# Hand Gesture Transformer – Training notebook

이 노트북은 Mediapipe로 추출한 21개 손 랜드마크(3‑D)를 Transformer Encoder에 넣어 4‑클래스 손동작을 분류하는 모델을 학습합니다.

* 데이터 구성: `dataset/<gesture_label>/*.jpg`
* Train : Val : Test = 70 : 20 : 10
* 결과: 에포크별 loss 그래프, Attention heat‑map 시각화


In [None]:
# (Colab 환경이라면) 필요 패키지 설치
# !pip install mediapipe nbformat torch torchvision matplotlib seaborn tqdm

In [None]:
import os, random, glob, json, math, itertools, time, copy
import numpy as np
import cv2
import mediapipe as mp
import torch, torch.nn as nn
from torch.utils.data import Dataset, DataLoader, random_split
from torchvision import transforms
import matplotlib.pyplot as plt
import seaborn as sns
from tqdm import tqdm
from models.HandGestureTransformer import HandGestureTransformer

In [None]:
# ------- 데이터셋 정의 -------
GESTURES = ['gesture0', 'gesture1', 'gesture2', 'gesture3']  # 수정 가능

class HandDataset(Dataset):
    def __init__(self, root_dir, split='train', val_ratio=0.2, test_ratio=0.1, transform=None):
        self.samples = []
        self.transform = transform
        self.mp_hands = mp.solutions.hands.Hands(static_image_mode=True,
                                                 max_num_hands=1,
                                                 min_detection_confidence=0.5)
        random.seed(42)
        # Gather all (img_path, label)
        all_items = []
        for idx, g in enumerate(GESTURES):
            for p in glob.glob(os.path.join(root_dir, g, '*')):
                all_items.append((p, idx))
        random.shuffle(all_items)
        n = len(all_items)
        n_val = int(n * val_ratio)
        n_test = int(n * test_ratio)
        if split == 'train':
            self.items = all_items[: n - n_val - n_test]
        elif split == 'val':
            self.items = all_items[n - n_val - n_test : n - n_test]
        else:
            self.items = all_items[-n_test:]

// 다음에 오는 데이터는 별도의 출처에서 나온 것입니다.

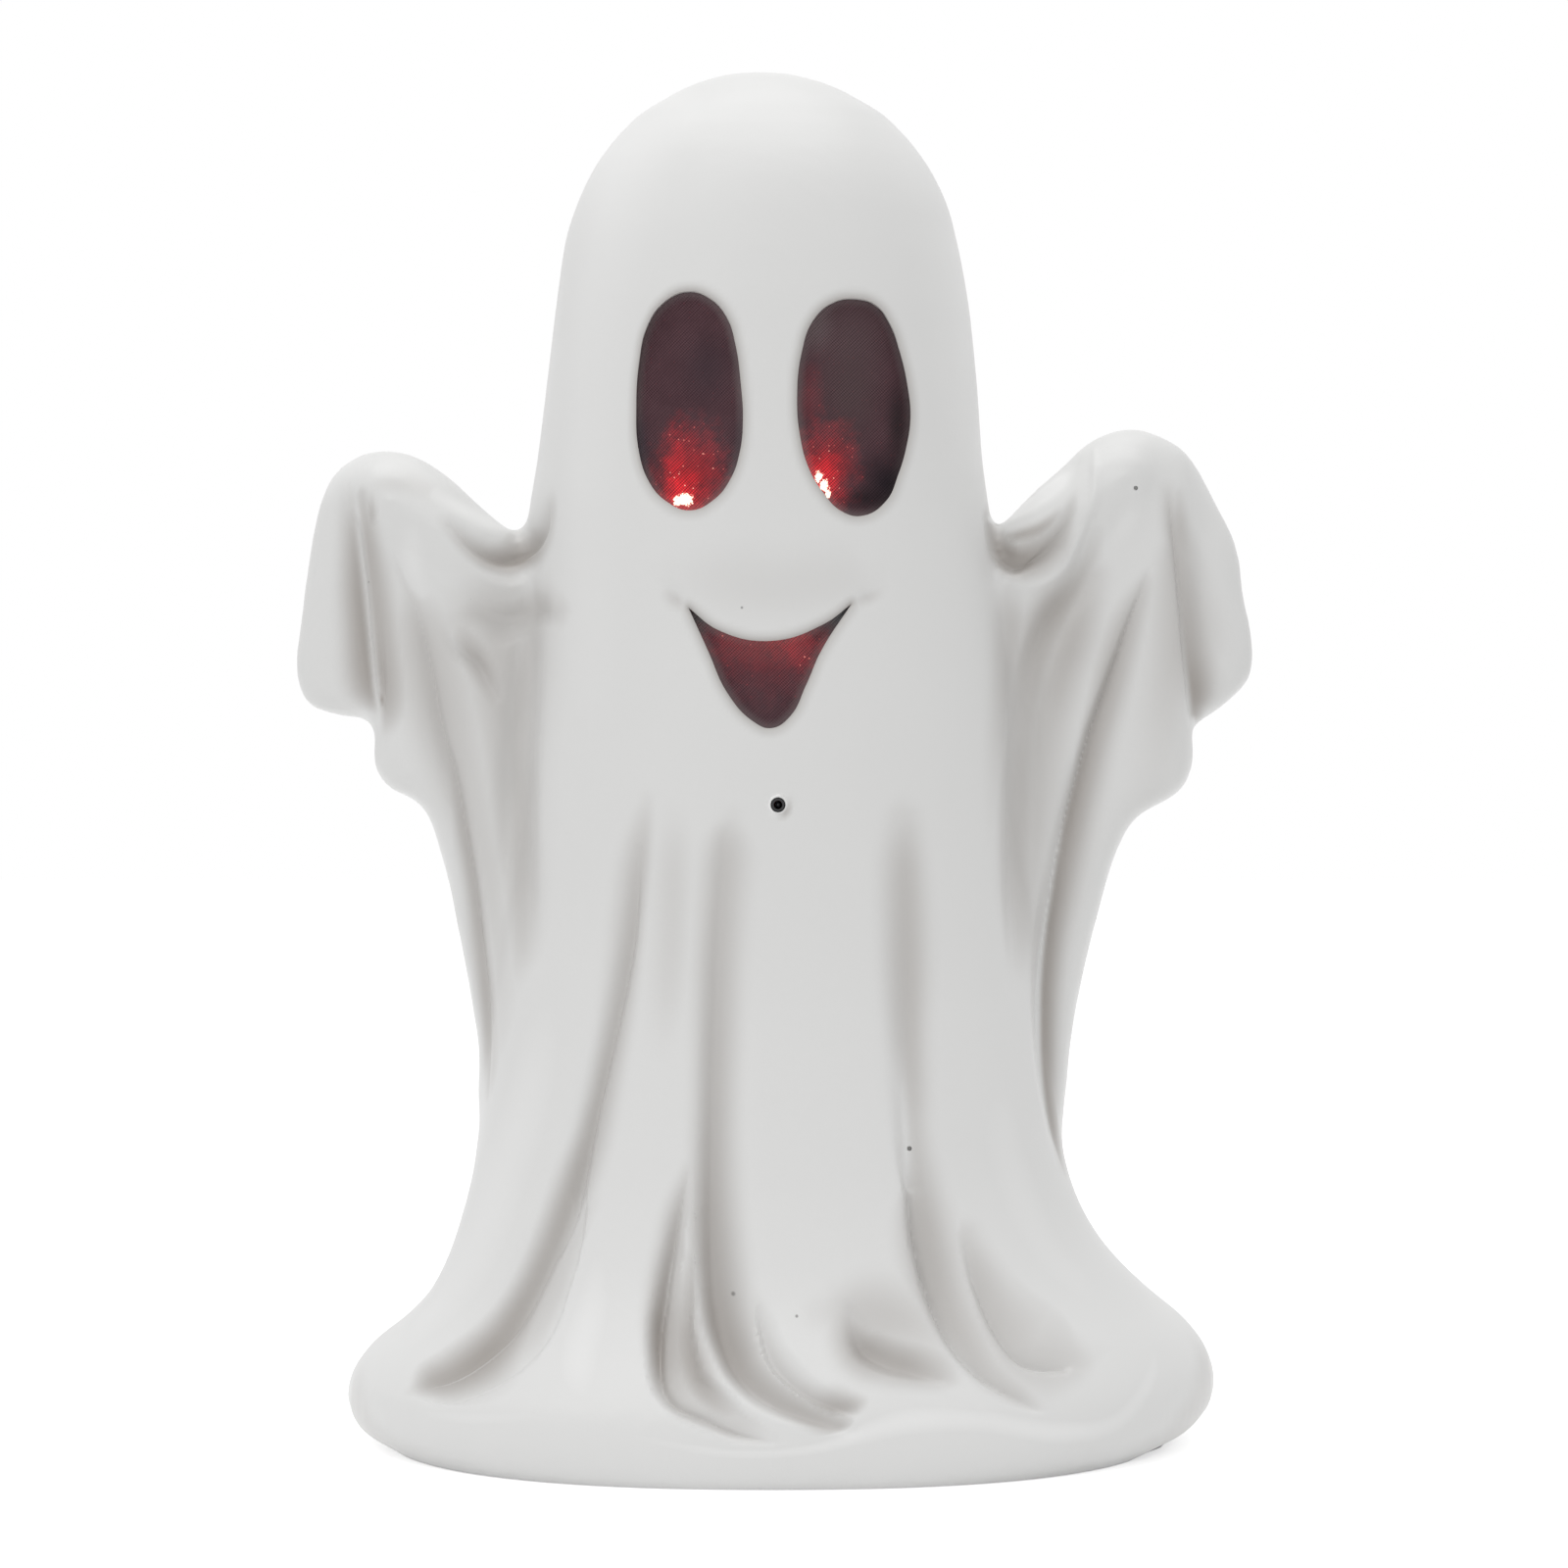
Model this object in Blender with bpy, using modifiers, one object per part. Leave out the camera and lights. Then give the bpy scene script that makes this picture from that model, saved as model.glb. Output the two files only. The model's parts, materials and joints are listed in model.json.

    def _extract_landmarks(self, img_bgr):
        img_rgb = cv2.cvtColor(img_bgr, cv2.COLOR_BGR2RGB)
        res = self.mp_hands.process(img_rgb)
        if res.multi_hand_landmarks:
            lm = res.multi_hand_landmarks[0]
            h, w, _ = img_bgr.shape
            xyz = [(pt.x, pt.y, pt.z) for pt in lm.landmark]
            return np.array(xyz, dtype=np.float32)
        else:
            return np.zeros((21,3), dtype=np.float32)

    def __len__(self):
        return len(self.items)

    def __getitem__(self, idx):
        path, label = self.items[idx]
        img = cv2.imread(path)
        xyz = self._extract_landmarks(img)
        if self.transform: xyz = self.transform(xyz)
        return torch.tensor(xyz), torch.tensor(label)


In [None]:
# -------- 학습 루프 --------
device = 'cuda' if torch.cuda.is_available() else 'cpu'
print(f'{device}\n')
root_dir = './dataset'  # 데이터 위치 수정
batch = 256
ds_train = HandDataset(root_dir, 'train')
ds_val   = HandDataset(root_dir, 'val')
train_loader = DataLoader(ds_train, batch_size=batch, shuffle=True, num_workers=4)
val_loader   = DataLoader(ds_val, batch_size=batch, shuffle=False, num_workers=4)

model = HandGestureTransformer(return_attn=True).to(device)
opt = torch.optim.AdamW(model.parameters(), lr=3e-4, weight_decay=1e-4)
crit = nn.CrossEntropyLoss()
EPOCHS = 40
train_losses, val_losses = [], []

best_val = float('inf')
best_path = 'ckpt_best.pt'

for epoch in range(1, EPOCHS+1):
    model.train()
    tloss = 0
    for xyz, label in train_loader:
        xyz, label = xyz.to(device), label.to(device)
        opt.zero_grad()
        out = model(xyz)
        loss = crit(out, label)
        loss.backward()
        opt.step()
        tloss += loss.item()*xyz.size(0)
    train_losses.append(tloss/len(ds_train))

    model.eval(); vloss=0
    with torch.no_grad():
        for xyz,label in val_loader:
            xyz, label = xyz.to(device), label.to(device)
            vloss += crit(model(xyz), label).item()*xyz.size(0)
    val_loss = vloss / len(ds_val)
    val_losses.append(val_loss)
    print(f"Epoch {epoch}: train {train_losses[-1]:.4f}  val {val_losses[-1]:.4f}")
    torch.save({'epoch':epoch,'model':model.state_dict()}, f'ckpt_{epoch}.pt')

    if val_loss < best_val:
        best_val = val_loss
        torch.save({'epoch': epoch,
                    'model': model.state_dict()},
                    best_path)
        print(f'★ New best -> epoch: {epoch}, val loss: {val_loss:.4f}')

# -------- Loss Plot --------
plt.figure()
plt.plot(train_losses, label='train'); plt.plot(val_losses, label='val')
plt.xlabel('epoch'); plt.ylabel('loss'); plt.legend(); plt.show()

In [None]:
# --------- Attention Heat‑map ---------
sample_xyz, _ = ds_val[0]
sample_logits = model(sample_xyz.unsqueeze(0).to(device))
attn_weights = torch.stack(model.attn_maps)  # [L,B,nH,Len,Len]
layer0_head0 = attn_weights[0,0,0].cpu().numpy()
sns.heatmap(layer0_head0, cmap='viridis')
plt.title('Layer0-Head0 Attention'); plt.show()